Além disso, imaginar o contexto mundial torna tudo isso ainda mais inviável. Afinal, o Brasil não pode mudar o tamanho do campo e da trave sozinho. Esta mudança teria que acontecer a nível mundial e isso coloca em desvantagem os países que são menos desenvolvidos. Consequentemente, desvaloriza ainda mais o futebol feminino, que já não é visto com bons olhos por muitos.
Atraso ao quadrado
Outro fator que seria desencadeado com a mudança nas medidas é a adaptação das atletas que já estão acostumadas com os atuais tamanhos de trave e campo. Isso aumentaria ainda mais o atraso relativo ao futebol masculino, uma vez que as jogadoras precisariam adaptar as táticas e técnicas já conhecidas para as novas características da modalidade.
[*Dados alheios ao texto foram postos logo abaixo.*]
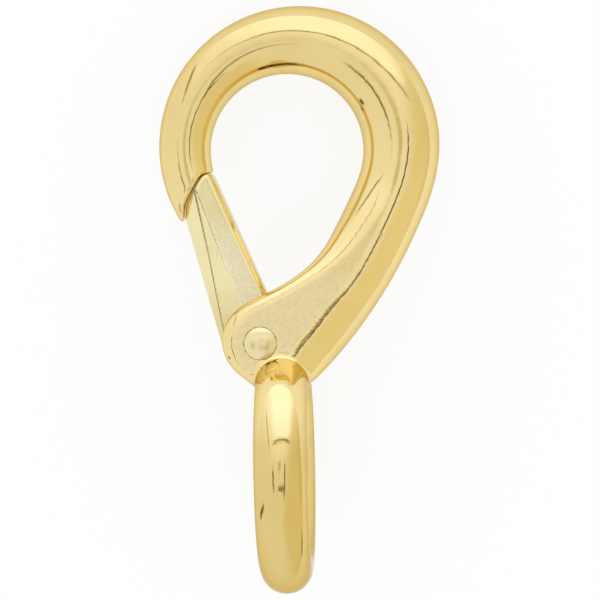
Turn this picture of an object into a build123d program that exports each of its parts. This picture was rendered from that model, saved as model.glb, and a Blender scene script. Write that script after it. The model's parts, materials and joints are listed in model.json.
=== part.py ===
"""Boat snap: a cast hook with a fixed eye, a spring gate, its rivet and the spring.

The hook and its eye are one casting. The hook's bar grows from a slim nose, round the
bow, into two flat cheeks. The gate swings inward between the cheeks on a rivet. A
torsion spring round the rivet holds the gate against the notch in the nose.

Each piece is drawn on the bench: the origin is the eye's centre, the hook lies in the
XY plane with its bow towards +Y, and the eye stands at right angles to it, in the YZ
plane. At the end all of them are laid down together, as the snap comes to rest.
Lengths are in millimetres and angles in degrees.
"""
import math
import os

from build123d import *

# ---------------------------------------------------------------- driving dimensions
# Eye, cast in one with the hook
eye_hole = 19.05            # diameter of the rope hole
eye_bar = 7.05              # diameter of the eye's bar

# Bow: two arcs round nearly the same centre
bow_outer_radius = 18.99
bow_inner_radius = 10.33
bow_height = 43.82          # eye centre to bow centre
bow_offset = 2.76           # bow centre to the right of the eye
bow_inner_shift = (-1.66, -0.47)
nose_end_angle = 211.6      # where the nose stops, round the bow centre

# Arm: from the bow down to the eye
arm_outer_start = 20.6      # below level, where the arm leaves the bow's outer arc
arm_outer_radius = 69.4
arm_outer_turn = 21.2
heel_radius = 41.7
heel_turn = 6.5
arm_inner_start = 23.1
arm_inner_radius = 80.0
arm_inner_turn = 4.9
arm_thickness = 10.4        # of the round bar at the top of the arm
crotch_radius = 14.5
arm_fan = 1.6               # over 1, the sections fan out round the crotch

# Cheeks
cheek_thickness = 12.0      # across both cheeks
cheek_edge_round = 1.75
flat_from = 0.45            # share of the arm over which the round bar turns flat
cheek_lean = 63.1           # from the Y axis, the edge that crosses the gate
cheek_boss_radius = 5.45
cheek_boss_shift = (0.21, 0.26)  # boss centre from the rivet axis
boss_wrap = 113.0
toe_length = 3.2            # straight edge from the boss to the eye
toe_round = 4.2             # rounding of the outer edge where it meets the eye
toe_from = 0.7              # share of the arm where the outer edge starts to tighten

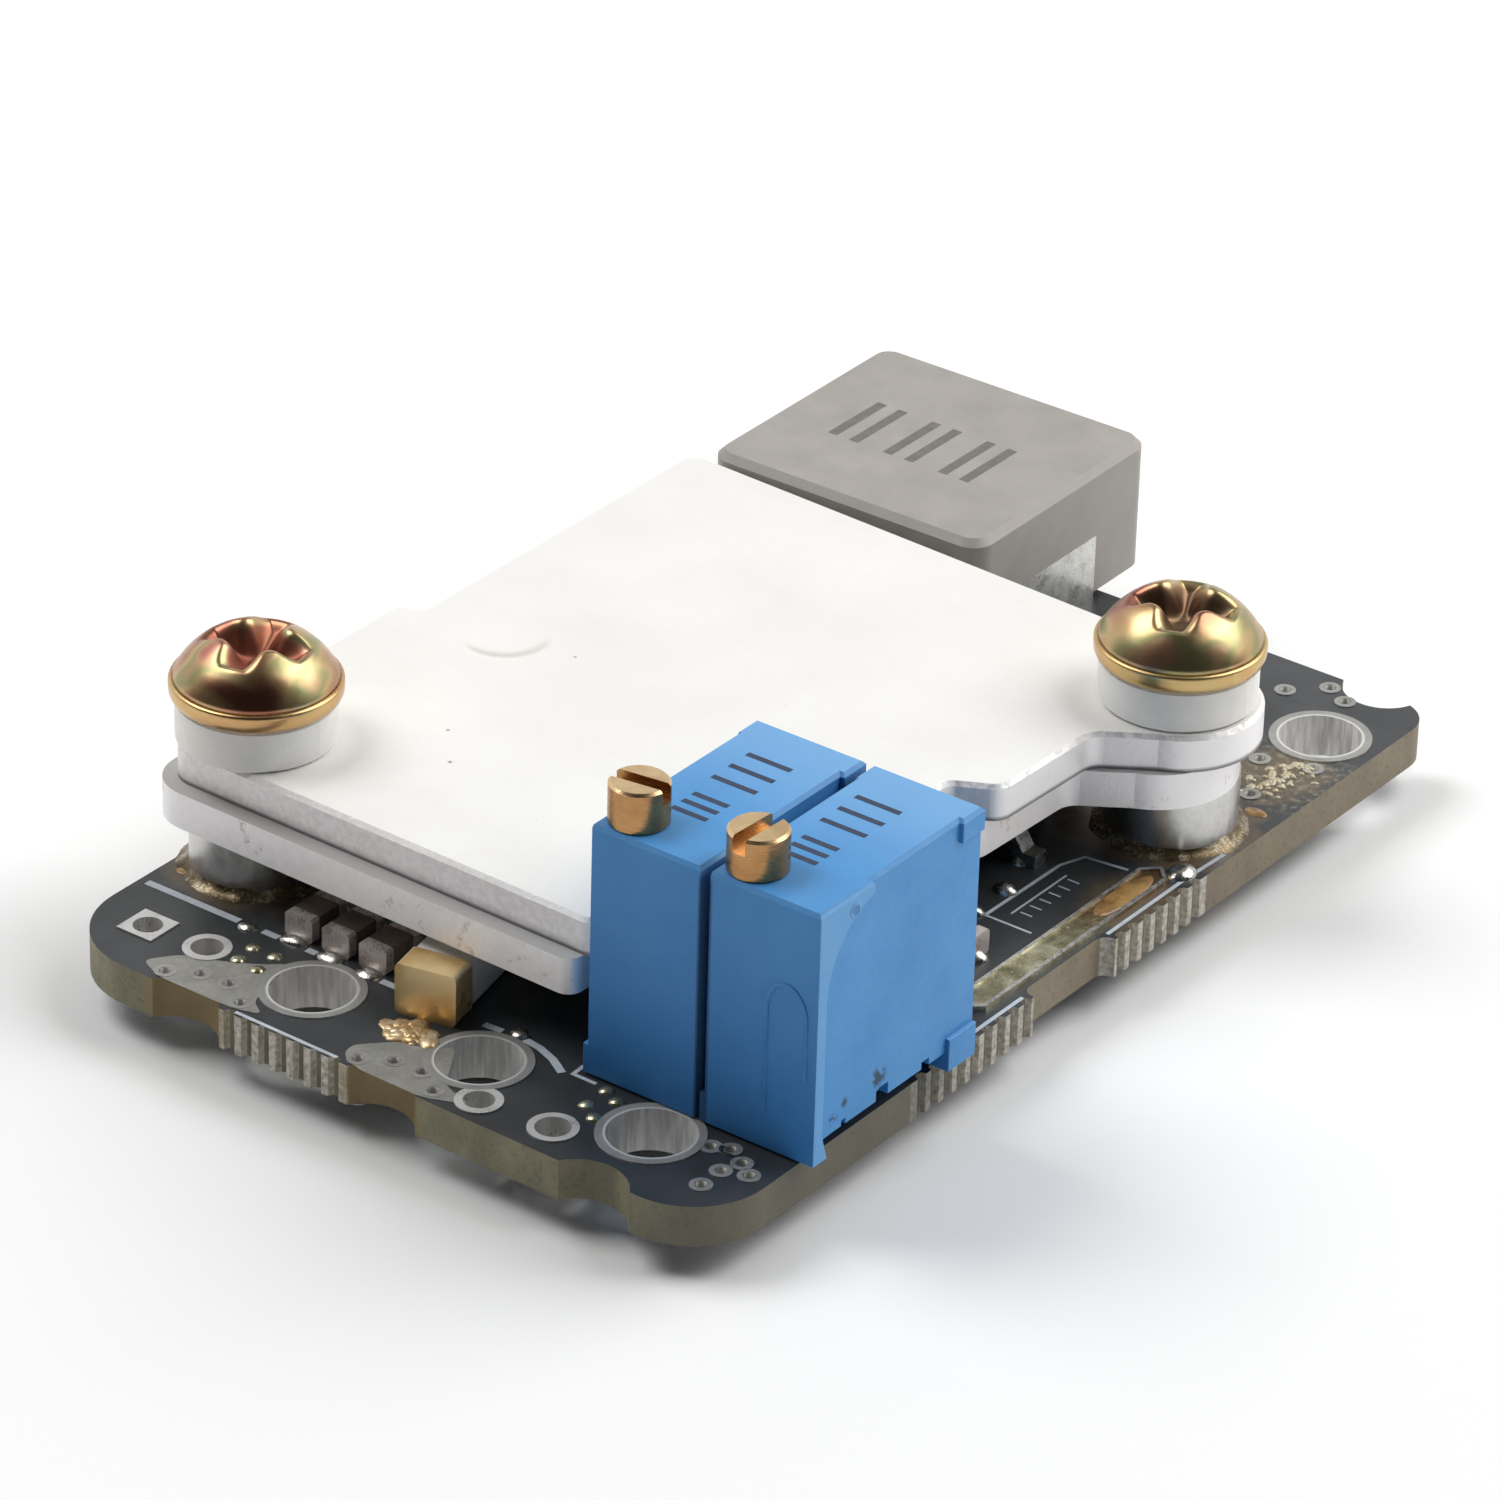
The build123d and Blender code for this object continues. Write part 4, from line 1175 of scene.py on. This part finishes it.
def make_sky():
    """White light low all round, stronger and higher behind the part."""
    world = bpy.data.worlds.new("studio")
    bpy.context.scene.world = world
    world.use_nodes = True
    sky = Nodes(world.node_tree)
    way = sky.nodes.new("ShaderNodeTexCoord").outputs["Generated"]
    height = sky.part("Z", way)
    behind = sky.fade(sky.measure("DOT_PRODUCT", way, (-0.50, 0.86, 0.0)), -0.30, 0.45)
    low = sky.times(sky.fade(height, 0.12, 0.40, 1.0, 0.24), sky.fade(behind, 0.0, 1.0, 0.12, 1.0))
    backdrop = sky.times(behind, sky.fade(height, 0.45, 0.72, 0.9, 0.0))
    background = sky.nodes["Background"].inputs
    sky.put(background["Strength"], sky.most(low, backdrop))
    sky.put(background["Color"], (1, 1, 1, 1))


# Camera: the angles round, above and rolled in degrees, what it looks at and how far it is in mm, its lens
VIEW_ANGLES = (35.96, 29.49, 1.64)
VIEW_AIM = (6.845, 16.374, 5.0)
VIEW_FAR = 273.8
LENS = 182.76


def make_camera():
    """The photograph's view: far away with a long lens, and slightly rolled."""
    around, above, roll = map(math.radians, VIEW_ANGLES)
    back = Vector((math.sin(around) * math.cos(above), -math.cos(around) * math.cos(above), math.sin(above)))
    right = Vector((math.cos(around), math.sin(around), 0))
    up = back.cross(right)
    wide = right * math.cos(roll) + up * math.sin(roll)
    tall = up * math.cos(roll) - right * math.sin(roll)
    spot = Vector(VIEW_AIM) * MM + back * VIEW_FAR * MM
    camera = bpy.data.cameras.new("camera")
    camera.lens = LENS
    camera.sensor_width = 36
    camera.clip_start = 0.01
    camera.clip_end = 20
    thing = add_object("camera", camera)
    thing.matrix_world = Matrix.Translation(spot) @ Matrix((wide, tall, back)).transposed().to_4x4()
    bpy.context.scene.camera = thing


dress_nodes()
make_pads()
make_filled_vias()
make_silkscreen()
make_joints()
make_flakes()
make_cones()
make_flux()
make_marks()
for number, x in enumerate(TRIMMER_X, 1):
    make_housing(f"trimmer_housing_{number}", x)
for screw, (x, y, turn) in zip(("clamp_screw_left", "clamp_screw_right"), CLAMPS):
    make_clamp_screw(screw, x, y, turn)
make_floor()
make_lamps()
make_sky()
make_camera()
bpy.context.scene.view_settings.view_transform = "Standard"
Tudo isso levaria tempo e dinheiro. Mas se é pra gastar e investir, por que não fazer isso com a realidade de agora? Ou seja, ao invés de gastar energia pensando em novas táticas de jogo ou trocando as traves e mudando a pintura do campo a cada partida, seria melhor investir no desenvolvimento das jogadoras, para que elas aumentem suas habilidades.
Além disso, investir no esporte desde a base aumentaria o número de meninas que praticam o esporte e, logicamente, seria possível aumentar a qualidade técnica do esporte. Agindo dessa maneira, a probabilidade de encontrar jogadoras com habilidades surpreendentes seria maior.